In 2011, my wife Michele and I finally realized our dream of moving into our own ranch. This is a property that we purchased and consequently developed ourselves. I find no greater joy then working on our facility. Whether it is planting trees, welding together a hot walker or pulling weeds, I love it all, because it is ours.
11. Finish this sentence: Most people don't know I...
Can give a riding lesson in Mandarin Chinese!

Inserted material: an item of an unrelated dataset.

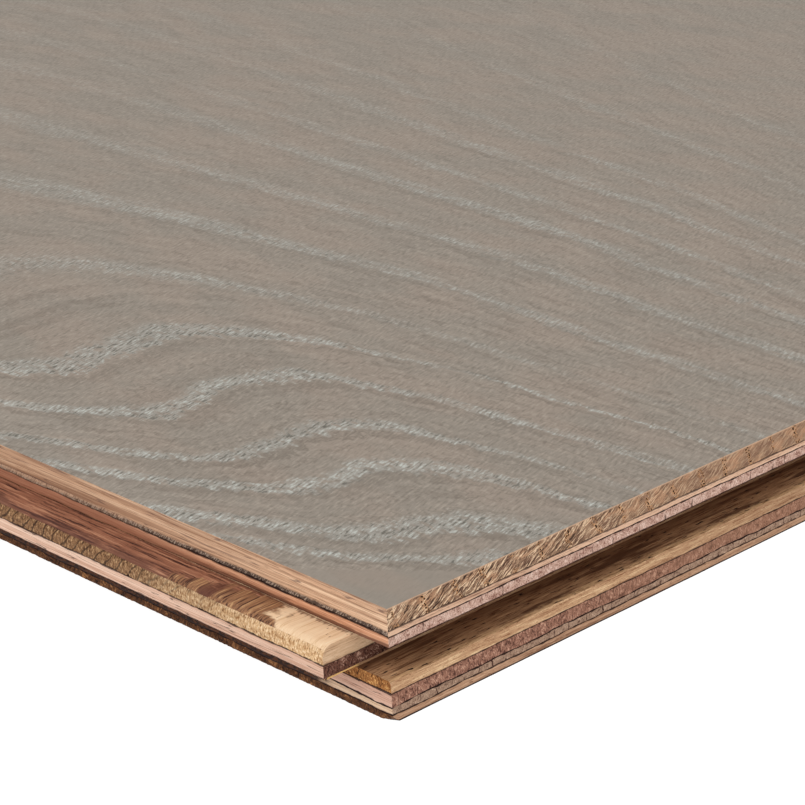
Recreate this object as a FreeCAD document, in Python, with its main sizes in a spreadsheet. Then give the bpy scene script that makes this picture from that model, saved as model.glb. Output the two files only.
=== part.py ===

In closing this questionnaire, I would like to add that I am a true fan of the Arabian horse. Arabians began their popularity in the US in the late 19th Century. Even though there were some importations of Arabians into the US prior to this, it was the importation of a large group of Arabians for the 1893 World's Fair held in Chicago, that galvanized their future in our country. Since then, they have grown in numbers and regard. Early breed pioneers such as WK Kellogg helped to introduce the Arabian horse to Americans and worked hard on their national prosperity. Over the past century, it has been the responsibility of breeders, trainers and enthusiasts to guarantee the future success of our breed.
This mantle of responsibility has been passed on to all of us with a passion for the Arabian horse. Given the current National economy, all of the horse sports have experienced a decline across the spectrum of all breeds. I feel that it is more important than ever that we rededicate ourselves to preservation of our breed's future.